La foresterie exige donc des chercheurs compétents, ayant une juste conception de la recherche et se recrutant parmi les forestiers détenteurs d'un diplôme de chercheur ou les universitaires s'occupant de recherches qui touchent à des sujets forestiers. Leur formation doit être confiée à des chercheurs capables travaillant eux-mêmes à certaines recherches au sein de l'université.

Bien des services forestiers, notamment au Royaume-Uni, avaient et ont encore pour habitude de recruter leurs chercheurs parmi les forestiers en poste plutôt que parmi les universitaires spécialisés en sciences ou en sylviculture. Bien que cette attitude donne à entendre qu'il est indispensable d'avoir conscience des problèmes sur le ter rain avant de se lancer dans la recherche et qu'elle ait quelque mérite, elle méconnaît la nécessité du contact avec les nouvelles découvertes scientifiques et méthodes de recherche et ne fait aucune place à la formation auxdites méthodes. Nul ne saurait nier sans doute que l'idéal pour une recherche forestière saine est qu'elle ait un pied dans chaque camp, autrement dit sur le terrain où surgissent les problèmes et sont appliquées les solutions et dans la communauté scientifique plus large où sont conçues et perfectionnées les méthodes de recherche.
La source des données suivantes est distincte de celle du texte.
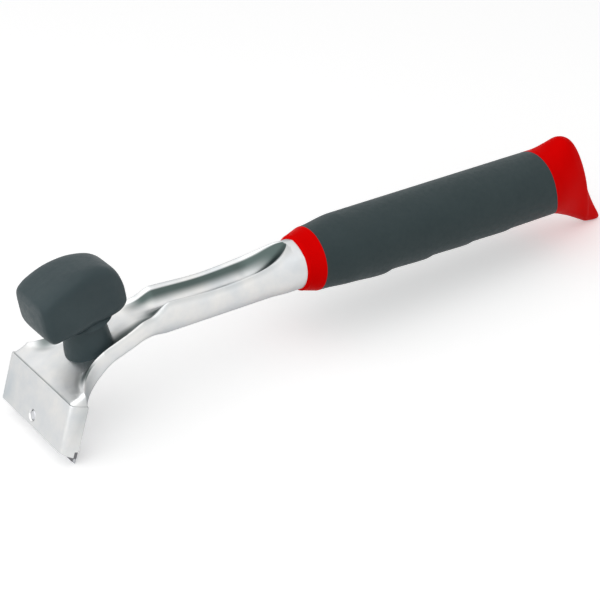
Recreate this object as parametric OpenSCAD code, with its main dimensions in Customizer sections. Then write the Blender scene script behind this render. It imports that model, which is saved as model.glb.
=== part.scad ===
// Two-handed carbide scraper: an aluminium shaft with a clamped reversible blade,
// a two-material handle and a palm knob. Lengths in millimetres.
// The pieces are drawn along the handle's axis, with x = 0 at the front of the red collar,
// +X towards the end cap and +Z up, and at_rest() then lays the tool on its blade and cap.

/* [Head] */
// Width of the head across the tool
head_w = 50; // [40:1:64]
// Height of the head's front face
head_h = 19.7; // [17.5:0.1:22]
// Thickness of the head from front face to back
head_t = 7.8; // [7.4:0.1:9]
// Thickness of the wall in front of the blade
head_wall = 5.8; // [4.6:0.1:6]
// Thickness of the cheek beside each end of the blade
cheek_t = 1.1; // [0.8:0.1:2]
// Lean of the front face, with its lower edge forward
head_lean = 17.8; // [10:0.2:25]
// Distance from the collar to the head's top front edge
head_reach = 116.5; // [108:0.5:130]
// Depth of that edge below the handle's axis
head_drop = 13.3; // [10:0.1:16]
// Rounding of the head's upright edges
head_round = 1.6; // [0.8:0.1:2.4]
// How much lower the head's wall ends beside the blade than at its front face
foot_drop = 2.4; // [1.6:0.1:3]
// How far each cheek stops short of the wall's foot, where the blade's end shows
cheek_up = 3; // [2:0.1:4]

/* [Blade] */
// Height of the blade from edge to edge
blade_h = 18.5; // [17:0.1:20]
// Thickness of the blade
blade_t = 2.2; // [1.6:0.1:2.4]
// Height of the blade that stands below the head
blade_out = 2.7; // [2:0.1:3.5]
// Height of each carbide strip
carbide_h = 2.2; // [1.8:0.1:3]
// Thickness of each carbide strip
carbide_t = 1.4; // [1:0.1:1.5]
// Angle of the bevel that is ground on the strips
grind_angle = 35; // [20:1:45]
// Gap between the blade and each cheek
blade_gap = 0.15; // [0.05:0.05:0.3]

/* [Clamp] */
// Thickness of the clamp plate
plate_t = 3; // [2:0.1:3.6]
// Height of the clamp plate
plate_h = 13.5; // [12:0.5:14]
// Distance from the blade's upper edge to the top of the clamp plate
plate_down = 1.5; // [1:0.1:2.5]
// How much narrower the clamp plate is than the blade
plate_inset = 16; // [14:0.5:22]
// Rounding of the clamp plate's corners
plate_round = 2; // [1:0.1:3]
// Radius of the clamp screw's shank
clamp_screw_r = 2; // [1.8:0.1:2.4]
// Radius of the clamp screw's head
clamp_head_r = 3.5; // [3.2:0.1:4.2]
// Height of the clamp screw's head
clamp_head_h = 4; // [3:0.1:5]
// Thickness of both washers
washer_t = 1; // [0.6:0.1:1.4]
// How far each washer stands past its screw head
washer_lip = 1; // [0.6:0.1:1.2]
// How far the clamp screw's tip lies below the front face
tip_sink = 0.2; // [0.1:0.1:0.8]
// Depth of the countersink round that tip, and of the chamfer on each screw's end
countersink = 0.5; // [0.2:0.1:0.8]

/* [Shaft] */
// Radius of the round shaft
shaft_r = 10.3; // [9.5:0.1:11]
// Radius of the shaft where it enters the collar
shaft_root_r = 10.8; // [10.2:0.1:11.4]
// Depth of the shaft in the collar
socket_d = 6; // [4:0.5:8]
// Distance from the collar to the end of the hollow in the shaft's top
hollow_from = 3.5; // [2:0.5:8]
// Length of the rounded run-out of that hollow
hollow_runout = 20; // [12:1:28]
// Height of the hollow's floor against the handle's axis
hollow_floor = 0.4; // [-2:0.1:3]
// Width of the rounded lip beside the hollow
lip_w = 2.3; // [1.6:0.1:2.6]
// Slope of the flat seat under the knob
seat_slope = 19; // [14:0.5:24]
// Thickness of the neck under the knob
neck_t = 7.8; // [7:0.1:9]
// Thickness of the neck where it meets the head
root_t = 12; // [9:0.1:13]
// Width of the neck before it flares
neck_w = 24.5; // [23:0.5:27]
// Height of the flanges beside the knob
flange_h = 2.3; // [1:0.1:3.5]
// Width of those flanges
flange_w = 1.7; // [1.2:0.1:2.2]
// Distance from the head's top edge to the start of the flare
flare_from = 25; // [22:0.5:27]
// Radius of the flare's curved sides
flare_r = 20; // [17:0.5:22]
// Radius of the tang inside the handle
tang_r = 8.5; // [7:0.1:9.5]
// Length of the tang inside the handle
tang_len = 104; // [70:1:112]

/* [Handle] */
// Length of the red collar that shows in front of the grip
collar_len = 7.8; // [5:0.1:12]
// Thickness of the collar's front rim outside the shaft
collar_rim = 1.2; // [0.8:0.1:1.8]
// Rounding of that rim
collar_round = 1.8; // [0.6:0.1:2.4]
// Radius of the collar where it meets the grip
collar_r = 13.8; // [13:0.1:15]
// Length from the collar's front to the end cap
grip_to = 132; // [122:1:142]
// How much farther the grip reaches under the handle than on top
grip_tongue = 9; // [5:0.5:10]
// Radius of the grip
grip_r = 15.5; // [14.8:0.1:17]
// Thickness of the soft grip over the core
grip_t = 3.5; // [2.4:0.1:4]
// Height of the finger ridges on the grip's underside
ridge_h = 0.9; // [0.3:0.1:1.5]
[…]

Quelles sont les recherches qui conviennent aux établissements d'enseignement? Certainement pas celles qui demandent de vastes étendues de terres ou beaucoup de temps, pas plus que les études exigeant un équipement lourd, étant donné les contraintes financières ou temporelles imposées aux établissements d'enseignement. Il faut aussi compter avec la somme de travail purement pédagogique qui incombe aux enseignants, et donc bien voir les problèmes que pose la recherche forestière.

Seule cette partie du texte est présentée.